Siempre he sido una persona obsesivamente optimista, pero tengo que admitir que últimamente mi optimismo ha sido retado hasta el punto que en ocasiones ha necesitado resucitación cardiopulmonar para mantenerse con vida. Y esto no tiene nada que ver con la crisis económica que vive el país, sino más bien con la social.
Todos sabemos que la droga y la criminalidad que resulta de ella nos están robando la paz todos los días. Lo que no es tan obvio es que si la droga está ganando la batalla es porque se ha convertido en el escape de miles de nuestros jóvenes. Para algunos se ha convertido en la anestesia al dolor emocional; para otros, el camino fácil hacia el dinero y el poder. En ambos casos, es la medicina para autoestimas destruidas por las mismas manos que debieron haberles formado en amor.
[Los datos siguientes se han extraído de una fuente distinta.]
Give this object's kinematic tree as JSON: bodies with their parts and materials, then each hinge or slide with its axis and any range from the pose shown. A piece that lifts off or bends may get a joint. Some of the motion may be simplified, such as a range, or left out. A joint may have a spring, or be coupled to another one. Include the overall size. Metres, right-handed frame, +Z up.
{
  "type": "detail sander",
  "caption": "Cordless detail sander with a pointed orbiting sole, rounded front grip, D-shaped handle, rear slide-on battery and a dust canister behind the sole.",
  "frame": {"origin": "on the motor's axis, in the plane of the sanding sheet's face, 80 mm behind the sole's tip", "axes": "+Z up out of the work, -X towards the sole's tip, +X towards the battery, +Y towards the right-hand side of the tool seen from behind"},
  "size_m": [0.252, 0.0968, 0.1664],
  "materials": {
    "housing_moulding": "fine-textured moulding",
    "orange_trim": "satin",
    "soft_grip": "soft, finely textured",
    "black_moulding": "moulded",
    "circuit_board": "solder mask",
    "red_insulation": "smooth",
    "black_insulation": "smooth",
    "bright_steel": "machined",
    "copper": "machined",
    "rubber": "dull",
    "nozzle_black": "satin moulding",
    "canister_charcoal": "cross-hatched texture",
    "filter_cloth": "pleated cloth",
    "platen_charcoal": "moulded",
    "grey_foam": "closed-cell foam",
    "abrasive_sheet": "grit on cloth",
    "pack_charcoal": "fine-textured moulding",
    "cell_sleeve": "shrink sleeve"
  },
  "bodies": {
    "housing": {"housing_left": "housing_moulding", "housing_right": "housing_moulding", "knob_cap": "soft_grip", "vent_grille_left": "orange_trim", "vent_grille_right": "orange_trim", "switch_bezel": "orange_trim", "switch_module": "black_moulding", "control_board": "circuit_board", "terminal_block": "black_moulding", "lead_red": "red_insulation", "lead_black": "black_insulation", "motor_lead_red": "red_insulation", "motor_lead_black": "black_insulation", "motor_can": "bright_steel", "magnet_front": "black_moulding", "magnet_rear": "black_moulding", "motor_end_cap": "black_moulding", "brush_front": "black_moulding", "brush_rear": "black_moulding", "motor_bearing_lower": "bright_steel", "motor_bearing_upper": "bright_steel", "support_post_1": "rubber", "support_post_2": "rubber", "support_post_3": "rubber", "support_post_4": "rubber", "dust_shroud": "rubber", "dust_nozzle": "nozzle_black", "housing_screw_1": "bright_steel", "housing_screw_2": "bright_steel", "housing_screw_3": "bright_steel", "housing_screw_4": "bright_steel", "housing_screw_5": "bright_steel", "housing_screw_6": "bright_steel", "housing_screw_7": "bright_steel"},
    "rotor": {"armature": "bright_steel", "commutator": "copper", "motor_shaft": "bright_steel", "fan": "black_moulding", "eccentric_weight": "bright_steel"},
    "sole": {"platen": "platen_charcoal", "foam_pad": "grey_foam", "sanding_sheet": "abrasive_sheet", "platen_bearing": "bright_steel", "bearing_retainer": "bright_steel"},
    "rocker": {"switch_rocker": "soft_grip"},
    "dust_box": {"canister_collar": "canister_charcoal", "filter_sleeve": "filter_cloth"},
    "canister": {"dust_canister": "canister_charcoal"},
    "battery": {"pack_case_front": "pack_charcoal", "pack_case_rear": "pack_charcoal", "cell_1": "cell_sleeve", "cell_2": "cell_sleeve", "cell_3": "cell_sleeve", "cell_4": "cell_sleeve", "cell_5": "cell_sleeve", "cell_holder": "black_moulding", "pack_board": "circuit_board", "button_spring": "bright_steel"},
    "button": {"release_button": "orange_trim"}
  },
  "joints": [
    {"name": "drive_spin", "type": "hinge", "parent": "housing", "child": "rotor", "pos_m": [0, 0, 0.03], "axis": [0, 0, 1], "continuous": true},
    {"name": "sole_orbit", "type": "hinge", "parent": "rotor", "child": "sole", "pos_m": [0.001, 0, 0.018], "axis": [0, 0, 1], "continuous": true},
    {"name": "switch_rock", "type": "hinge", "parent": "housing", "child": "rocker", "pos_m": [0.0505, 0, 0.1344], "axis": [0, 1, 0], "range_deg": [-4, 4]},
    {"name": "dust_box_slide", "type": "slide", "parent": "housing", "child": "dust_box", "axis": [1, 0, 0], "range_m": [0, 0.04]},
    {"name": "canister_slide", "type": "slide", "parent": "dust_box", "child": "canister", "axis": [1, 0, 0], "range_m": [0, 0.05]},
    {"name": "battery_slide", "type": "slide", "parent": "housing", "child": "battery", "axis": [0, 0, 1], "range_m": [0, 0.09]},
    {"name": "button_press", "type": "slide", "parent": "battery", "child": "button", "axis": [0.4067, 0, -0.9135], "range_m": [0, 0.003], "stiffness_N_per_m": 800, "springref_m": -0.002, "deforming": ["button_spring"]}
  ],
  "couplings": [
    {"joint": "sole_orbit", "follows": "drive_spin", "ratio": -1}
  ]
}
Desde finales del 2016 comencé a laborar en dos áreas que me enfrentan todos los días con la realidad que viven tantas familias. Uno de mis nuevos trabajos me lleva a viajar a diferentes pueblos de la isla para ofrecer talleres sobre comunicación y crianza saludable a padres de estudiantes de escuelas públicas. Hay ocasiones en que en escuelas de cuatrocientos o quinientos estudiantes aparecen dos o tres madres a un taller. El trabajo se hace como quiera, y uno se enfoca en calidad, no en cantidad. Pero no deja de darte en la cara la falta de interés.
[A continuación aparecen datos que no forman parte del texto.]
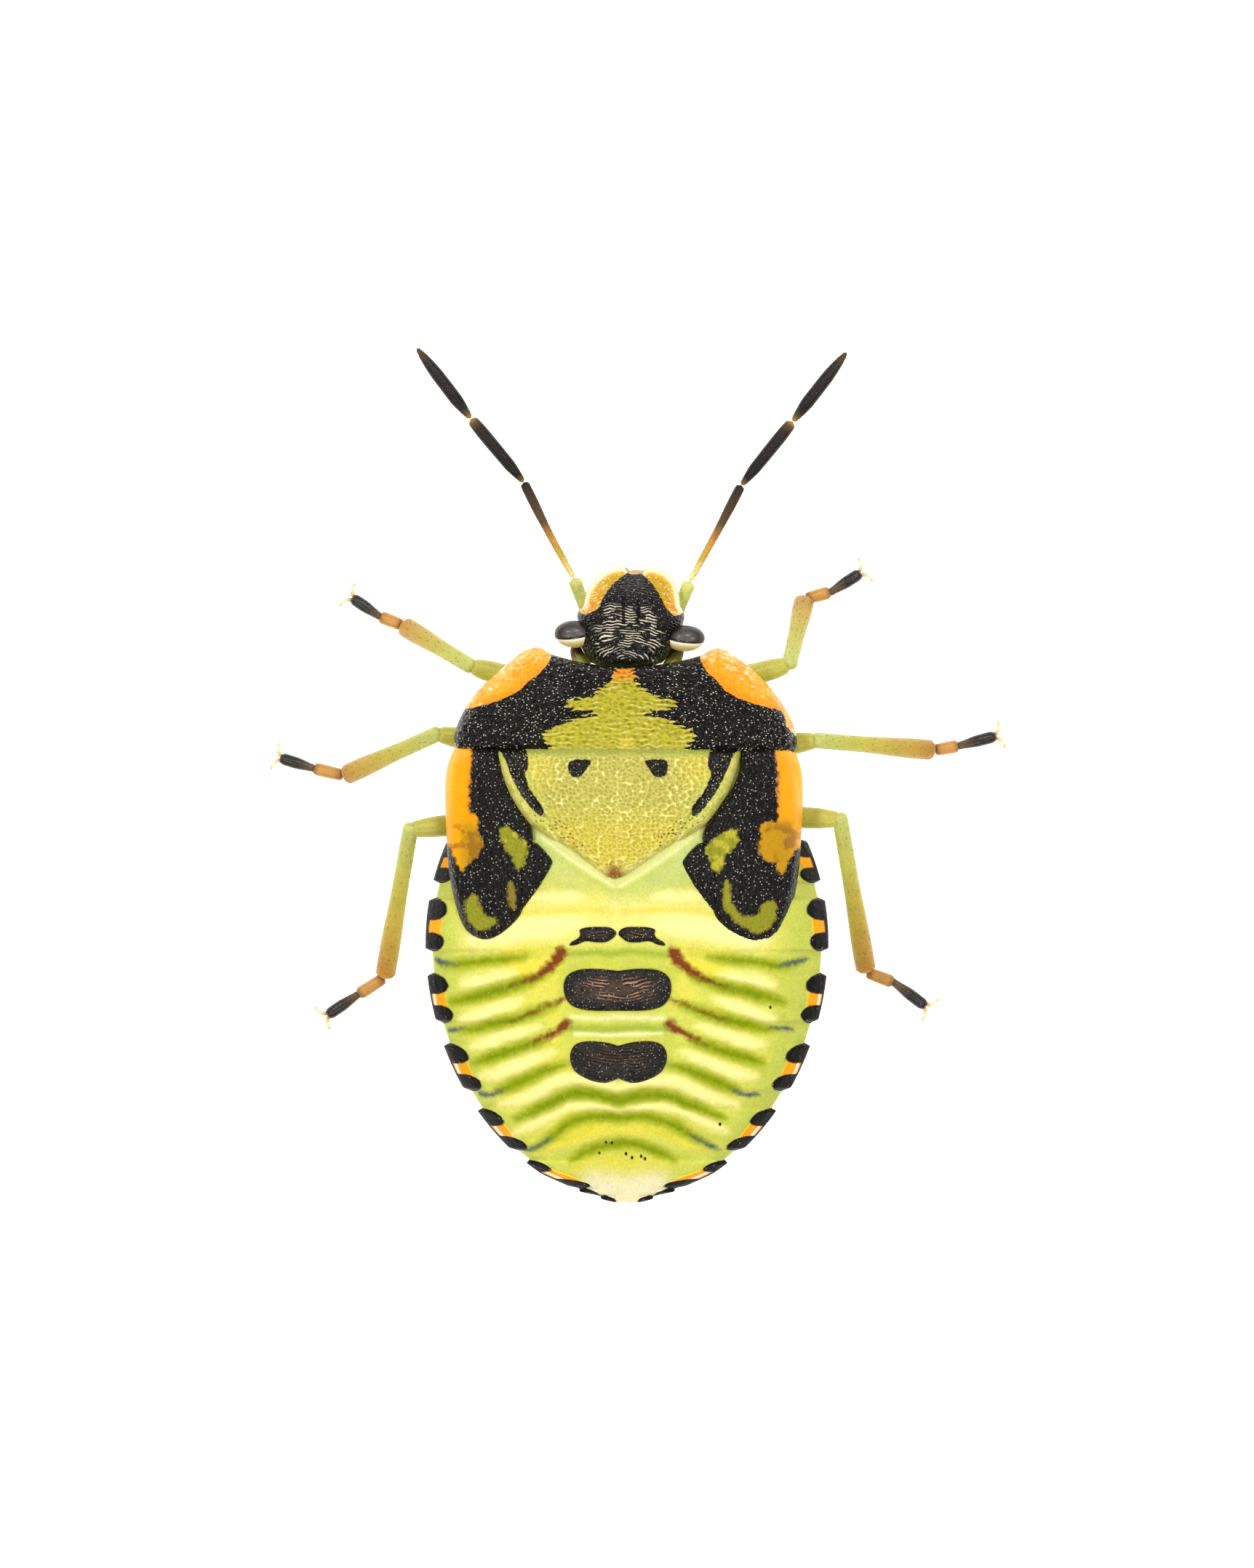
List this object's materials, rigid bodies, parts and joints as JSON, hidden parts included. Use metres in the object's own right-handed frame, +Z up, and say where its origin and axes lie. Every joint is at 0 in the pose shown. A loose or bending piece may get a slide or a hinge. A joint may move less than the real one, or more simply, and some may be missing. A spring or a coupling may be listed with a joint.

Por otra parte, dedico cuatro horas a la semana a dirigir grupos de coaching de vida con mujeres y niñas confinadas. Las historias de maltrato, de golpes, de insultos, especialmente las de las menores, me parten el alma. A veces quisiera abrazarlas y decirles que todo va a estar bien, pero no puedo. Y, si no hacemos algo, el ciclo de la violencia física y verbal en nuestros hogares nunca va a terminar. Y la droga va a seguir robándonos la esperanza. Hoy celebro que en mi sesión con las “nenas” en la institución sentí que algo se logró. La semana que viene, quién sabe. Un día a la vez.